Can I search for similar images using a text description?
Yes. Because Mixpeek uses vision-language models like CLIP, text queries and image queries are embedded into the same vector space. You can describe what you are looking for in natural language, for example, 'red sports car on a mountain road', and the system retrieves visually matching images ranked by cosine similarity, with no manual tagging required.
How accurate is image similarity search compared to manual curation?
Embedding-based similarity search consistently outperforms manual curation on precision and recall, especially at scale. In benchmarks on standard retrieval datasets, Mixpeek achieves 0.94 precision@10 and 0.91 recall@10. Manual curation is subjective, inconsistent across reviewers, and physically impossible to maintain for collections above a few thousand images.
How does Mixpeek handle image similarity search at scale?
Mixpeek uses distributed Ray GPU clusters for feature extraction and Qdrant for vector indexing. Qdrant supports sub-millisecond approximate nearest neighbor search at billions of vectors using HNSW indexes. Ingestion pipelines scale horizontally, and storage tiering automatically moves cold data to S3 while keeping hot vectors in memory for fast retrieval.
What is the difference between image similarity search and reverse image search?

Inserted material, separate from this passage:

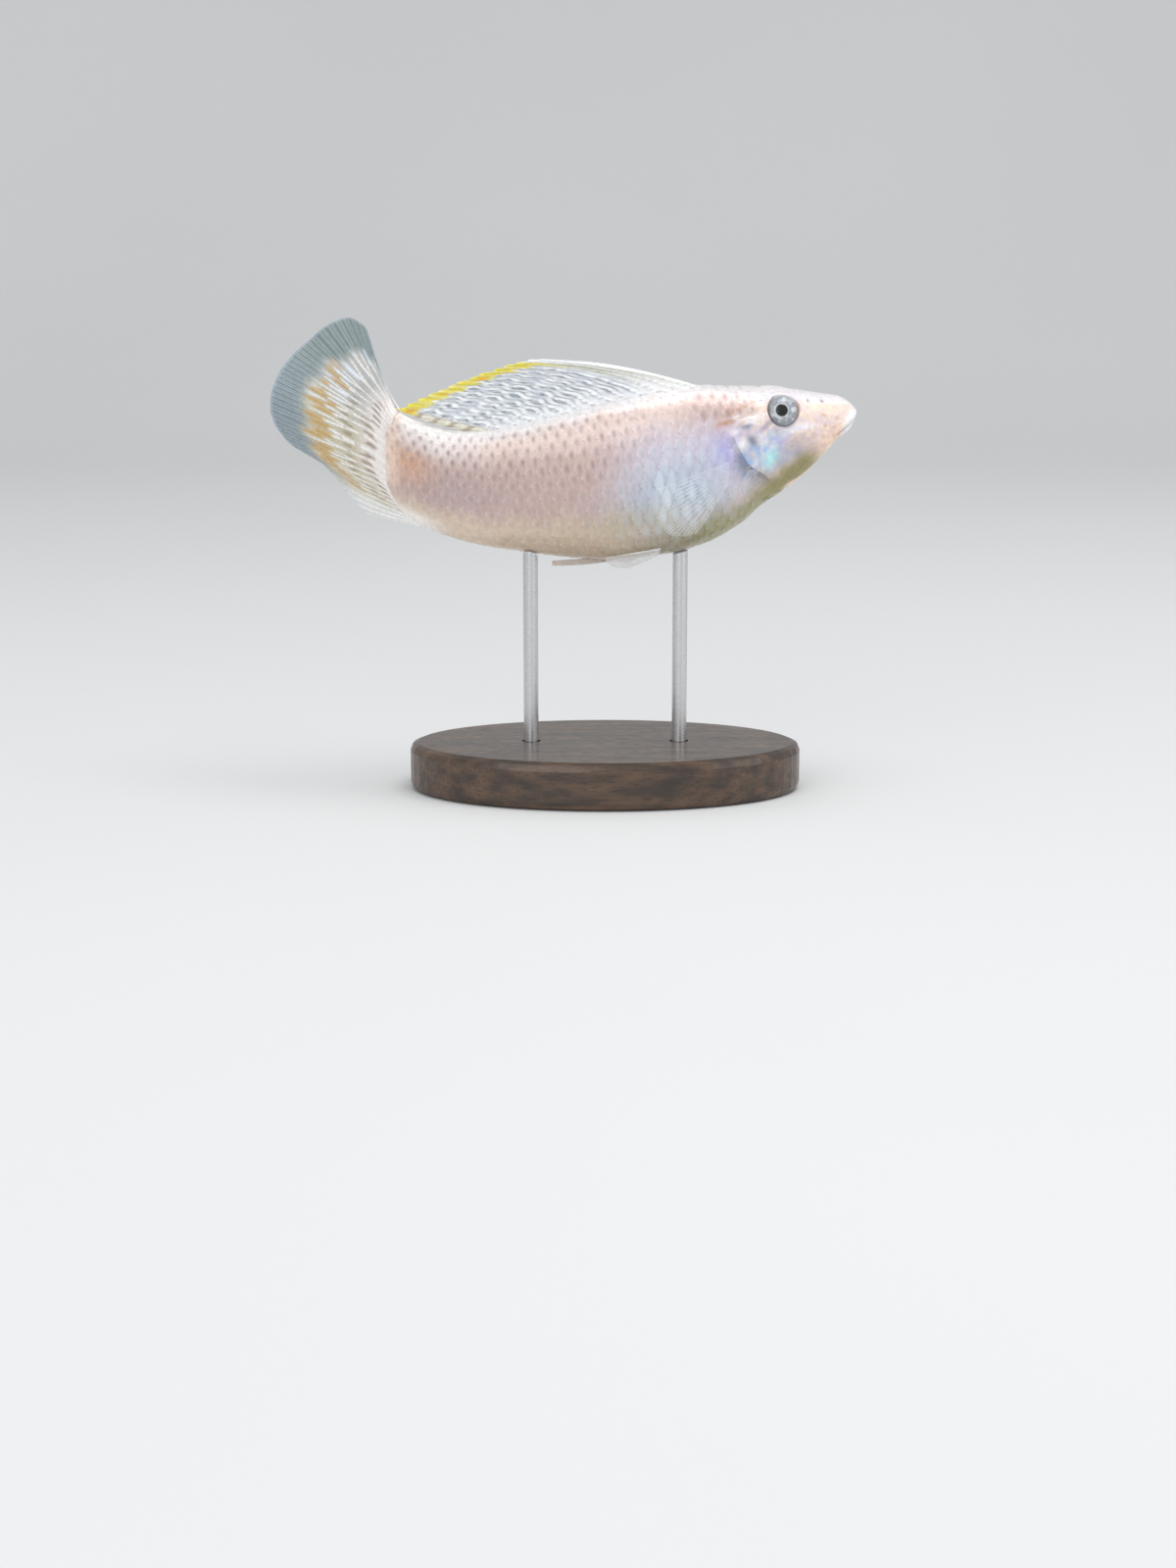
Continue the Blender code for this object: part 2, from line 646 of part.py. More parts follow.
def stand_rods(material, fish):
    """Two rods, each cut off along the belly's own curve."""
    belly = as_cutter(new_object("belly", torso_mesh("belly", GAP), None, fish))
    for name, x in zip(("stand_rod_front", "stand_rod_rear"), ROD_PLACES):
        mesh = cylinder(name, ROD_RADIUS, BASE_HEIGHT - SOCKET_DEPTH + GAP, BALANCE_POINT.z - 8 * MM, x, 20)
        boolean(new_object(name, mesh, material), "DIFFERENCE", belly)


def material(name, colour, roughness, metallic=0.0, alpha=1.0):
    made = bpy.data.materials.new(name)
    made.use_nodes = True
    shader = made.node_tree.nodes["Principled BSDF"]
    shader.inputs["Base Color"].default_value = (*colour, 1.0)
    shader.inputs["Roughness"].default_value = roughness
    shader.inputs["Metallic"].default_value = metallic
    shader.inputs["Alpha"].default_value = alpha
    return made


def build_head(flesh, pearl, iris, fish):
    """The head, with the jaw, the gill covers and the eyes set in it as pieces of their own."""
    cutters = bpy.data.collections["head_cutters"]
    head = new_object("head", head_mesh("head"), flesh, fish)
    jaw = new_object("lower_jaw", head_mesh("lower_jaw"), flesh, fish)
    boolean(jaw, "INTERSECT", as_cutter(jaw_block("jaw_room", 0.0, fish)))
    as_cutter(jaw_block("jaw_clearance", GAP, fish), "head_cutters")
    for word, side in (("right", 1), ("left", -1)):
        gill_cover(f"gill_cover_{word}", side, pearl, fish)
        cover_recess(f"cover_recess_{word}", side, fish)
        new_object(f"eye_{word}", eye_mesh(f"eye_{word}", 0.0, side), iris, fish)
        socket = new_object(f"eye_socket_{word}", eye_mesh(f"eye_socket_{word}", GAP, side), None, fish)
        as_cutter(socket, "head_cutters")
        nostril = new_object(f"nostril_{word}", nostril_mesh(f"nostril_{word}", side), None, fish)
        as_cutter(nostril, "head_cutters")
    boolean(head, "DIFFERENCE", collection=cutters)


def build_fins(clear, fish):
    fin("dorsal_fin", clear, fish, DORSAL_RAYS, DORSAL_ROWS, dorsal_point)
    fin("tail_fin", clear, fish, TAIL_RAYS, TAIL_ROWS, tail_point)
    fin("anal_fin", clear, fish, 4, 7, anal_point, ridge=0.3 * MM, web=0.6 * MM)
    for kind, shape in (("pectoral", PECTORAL), ("pelvic", PELVIC)):
        rays, rows = shape["rays"], shape["rows"]
        for word, side in (("right", 1), ("left", -1)):
            fin(f"{kind}_fin_{word}", clear, fish, rays, rows, paired_point(shape, side), ridge=0.3 * MM)


def main():
    for old in list(bpy.data.objects):
        bpy.data.objects.remove(old)
    for name in ("molly", "cutters", "head_cutters"):
        bpy.context.scene.collection.children.link(bpy.data.collections.new(name))
    fish = bpy.data.objects.new("fish_pose", None)
    bpy.data.collections["molly"].objects.link(fish)
    fish.location = BALANCE_POINT
    fish.rotation_euler = Euler((math.radians(LEAN), math.radians(-NOSE_RISE), 0.0))

    flesh = material("pale pink skin", (0.78, 0.66, 0.62), 0.35)
    pearl = material("pearly gill cover", (0.66, 0.72, 0.82), 0.25, 0.3)
    iris = material("silver eye", (0.45, 0.47, 0.5), 0.15, 0.4)
    clear = material("clear fin", (0.62, 0.67, 0.72), 0.3, alpha=0.8)
    wood = material("dark wood", (0.09, 0.05, 0.03), 0.45)
    steel = material("polished steel", (0.6, 0.6, 0.6), 0.25, 1.0)

    build_head(flesh, pearl, iris, fish)
    new_object("torso", torso_mesh("torso"), flesh, fish)
    new_object("tail_stalk", stalk_mesh("tail_stalk"), flesh, fish)
    build_fins(clear, fish)
    stand_base(wood)
    stand_rods(steel, fish)


main()
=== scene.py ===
"""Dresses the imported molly: skin, scales, finer fins, clear eyes, the stand's finishes and a stage.

Lengths here are in metres and angles in degrees unless a name says otherwise. The skin and the fins are
worked out along the same bent spine as the part's solids, so every piece lies where its solid does.
"""

import math
from collections import namedtuple

import bpy
import numpy as np
from bpy.props import FloatProperty, FloatVectorProperty, IntProperty, PointerProperty
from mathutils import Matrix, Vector


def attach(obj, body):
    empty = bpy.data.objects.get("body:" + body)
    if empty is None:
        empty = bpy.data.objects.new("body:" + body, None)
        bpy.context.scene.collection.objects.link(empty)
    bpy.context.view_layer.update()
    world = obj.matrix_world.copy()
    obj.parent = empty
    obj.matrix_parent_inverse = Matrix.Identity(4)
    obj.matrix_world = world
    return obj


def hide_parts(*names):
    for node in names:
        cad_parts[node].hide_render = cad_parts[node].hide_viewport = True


bl_info = {
    "name": "Molly Dresser",
    "version": (1, 0, 0),
    "blender": (4, 5, 0),
    "location": "View3D > Sidebar > Molly",
    "description": "Builds the skin, scales, fins and eyes of a molly, its stand's finishes and a stage",
    "category": "Object",
}

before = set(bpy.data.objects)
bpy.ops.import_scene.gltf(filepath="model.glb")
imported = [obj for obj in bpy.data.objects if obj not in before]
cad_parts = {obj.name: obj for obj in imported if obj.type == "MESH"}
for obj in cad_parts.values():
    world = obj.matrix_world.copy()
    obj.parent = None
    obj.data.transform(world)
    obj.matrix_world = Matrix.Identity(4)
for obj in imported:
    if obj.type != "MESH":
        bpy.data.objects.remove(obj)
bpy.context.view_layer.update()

# The spine and the plain body, as in the part's solids.
MM = 0.001
STANDARD_LENGTH = 70 * MM
SPINE_START = -4 * MM
SPINE_REACH = 76 * MM
SPINE_STEPS = 381
BALANCE = 33 * MM
BALANCE_POINT = np.array((4.0 * MM, -2.4 * MM, 48.6 * MM))
LEAN = 9.3
NOSE_RISE = 6.2
SPINE_KNOTS = (0.0, 0.26, 0.47, 0.72, 0.88, 1.0, 1.1)
SPINE_BEND = (-7.0, -7.0, -1.5, 8.0, 17.5, 30.5, 34.5)
SPINE_LIFT = (1.0, 1.0, -1.5, 0.0, 11.0, 14.0, 15.0)
SPINE_TWIST = (0.0, 0.0, 0.0, 3.0, 7.0, 10.0, 11.0)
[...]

Reverse image search is a specific use case of image similarity search focused on finding exact matches or near-duplicates of a given image, for example, finding where an image was originally published or detecting unauthorized copies. Image similarity search is broader: it finds images that are visually or semantically related, even if they depict different but similar subjects. Mixpeek supports both with the same API.
Can I set a minimum similarity threshold for search results?
Yes. Mixpeek retrievers support minimum score filtering, so you can set a cosine similarity threshold (e.g., 0.85) and only return results above that score. This is useful for deduplication workflows where you need high-confidence matches, or for quality control where you want to exclude loosely related results.